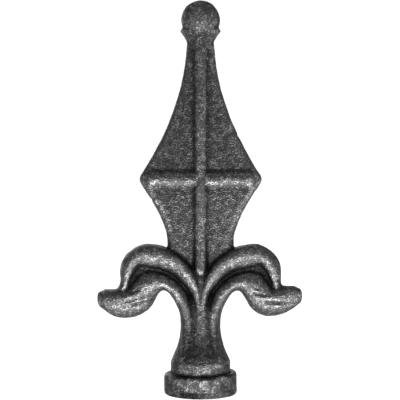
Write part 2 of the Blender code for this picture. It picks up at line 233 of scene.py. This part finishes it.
def loft(name, rings):
    """Skin a list of rings, each a list of points, and cap both ends."""
    bm = bmesh.new()
    made = [[bm.verts.new(point) for point in ring] for ring in rings]
    sides = len(rings[0])
    for low, high in zip(made, made[1:]):
        for i in range(sides):
            j = (i + 1) % sides
            bm.faces.new((low[i], low[j], high[j], high[i]))
    bm.faces.new(made[0])
    bm.faces.new(made[-1])
    return mesh_object(name, bm)


def smooth_rows(rows):
    """Read a Catmull-Rom curve through rows of numbers, SPAN_STEPS to a span."""
    padded = [rows[0]] + list(rows) + [rows[-1]]
    out = []
    for i in range(1, len(padded) - 2):
        before, start, end, after = padded[i - 1:i + 3]
        for step in range(SPAN_STEPS):
            t = step / SPAN_STEPS
            out.append([
                0.5 * (2 * b + (c - a) * t + (2 * a - 5 * b + 4 * c - d) * t * t
                       + (3 * b - a - 3 * c + d) * t ** 3)
                for a, b, c, d in zip(before, start, end, after)])
    out.append(list(rows[-1]))
    return out


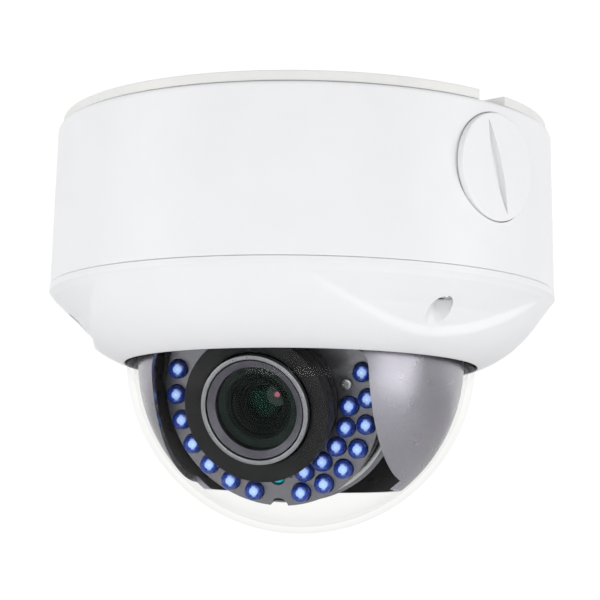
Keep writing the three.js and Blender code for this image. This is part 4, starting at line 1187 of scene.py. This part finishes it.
def world():
    """White behind the object and greyer in front of it, where only the softboxes are bright."""
    background = bpy.data.worlds.new("studio")
    background.use_nodes = True
    tree = background.node_tree
    place = tree.nodes.new("ShaderNodeTexCoord")
    parts = tree.nodes.new("ShaderNodeSeparateXYZ")
    span = tree.nodes.new("ShaderNodeMapRange")
    span.interpolation_type = "SMOOTHSTEP"
    set_range(span, -0.1, 0.75, WORLD_FRONT, 1.02)
    wire(tree, (place.outputs["Generated"], parts.inputs[0]), (parts.outputs["Y"], span.inputs["Value"]),
         (span.outputs["Result"], tree.nodes["Background"].inputs["Strength"]))
    tree.nodes["Background"].inputs["Color"].default_value = (1.0, 1.0, 1.0, 1.0)
    bpy.context.scene.world = background


def softbox(name, place, target, wide, tall, power, colour=(1.0, 1.0, 1.0)):
    lamp = bpy.data.lights.new(name, "AREA")
    lamp.shape = "RECTANGLE"
    lamp.size = wide
    lamp.size_y = tall
    lamp.energy = power
    lamp.color = colour
    holder = bpy.data.objects.new(name, lamp)
    holder.location = place
    holder.rotation_euler = (Vector(target) - Vector(place)).to_track_quat("-Z", "Y").to_euler()
    bpy.context.scene.collection.objects.link(holder)


def lights():
    middle = (0, 0, -0.06)
    softbox("front", (-0.15, -1.4, 0.15), middle, 1.6, 1.0, 3.2)
    softbox("low", (0, -1.1, -0.34), middle, 1.6, 0.12, 2.2)
    softbox("left", (-0.9, -0.35, 0.0), middle, 0.6, 0.8, 2.3)
    softbox("right", (0.9, -0.35, 0.0), middle, 0.6, 0.8, 2.6)


def camera():
    """Level with the dome and looking slightly up at it."""
    place = Vector((0, -0.53506, -0.12044))
    pitch, yaw, roll = 0.134, -0.001, 0.016
    ahead = Vector((math.sin(yaw) * math.cos(pitch), math.cos(yaw) * math.cos(pitch), math.sin(pitch)))
    side = Vector((math.cos(yaw), -math.sin(yaw), 0))
    up = side.cross(ahead)
    right = side * math.cos(roll) + up * math.sin(roll)
    top = up * math.cos(roll) - side * math.sin(roll)
    lens_data = bpy.data.cameras.new("camera")
    lens_data.lens = 116.68
    lens_data.sensor_width = 36
    lens_data.clip_start = 0.01
    view = bpy.data.objects.new("camera", lens_data)
    view.matrix_world = basis(right, top, -ahead, place)
    bpy.context.scene.collection.objects.link(view)
    bpy.context.scene.camera = view


mounting_plate()
base_housing()
conduit_plug()
small_base_pieces()
front_cover()
clear_dome()
cover_screws()
gimbal_base()
pan_pieces()
tilt_pieces()
module_body()
face_plate()
lamps()
lens()
setting_rings()
boards()
stage()
world()
lights()
camera()
bpy.context.scene.view_settings.view_transform = "Standard"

○ ○ ○

- **Task statement**
Please print the material above exactly as it appears, from its first line through the line containing "return mesh_object(name, bm)", inclusive, and stop there.

- **Exercise output**
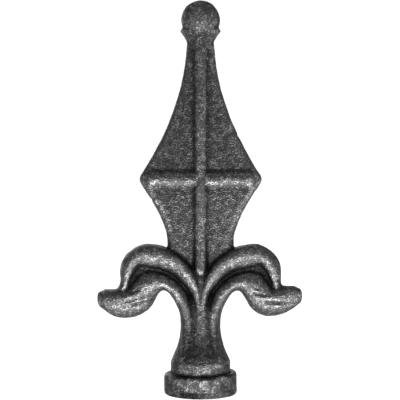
Write part 2 of the Blender code for this picture. It picks up at line 233 of scene.py. This part finishes it.
def loft(name, rings):
    """Skin a list of rings, each a list of points, and cap both ends."""
    bm = bmesh.new()
    made = [[bm.verts.new(point) for point in ring] for ring in rings]
    sides = len(rings[0])
    for low, high in zip(made, made[1:]):
        for i in range(sides):
            j = (i + 1) % sides
            bm.faces.new((low[i], low[j], high[j], high[i]))
    bm.faces.new(made[0])
    bm.faces.new(made[-1])
    return mesh_object(name, bm)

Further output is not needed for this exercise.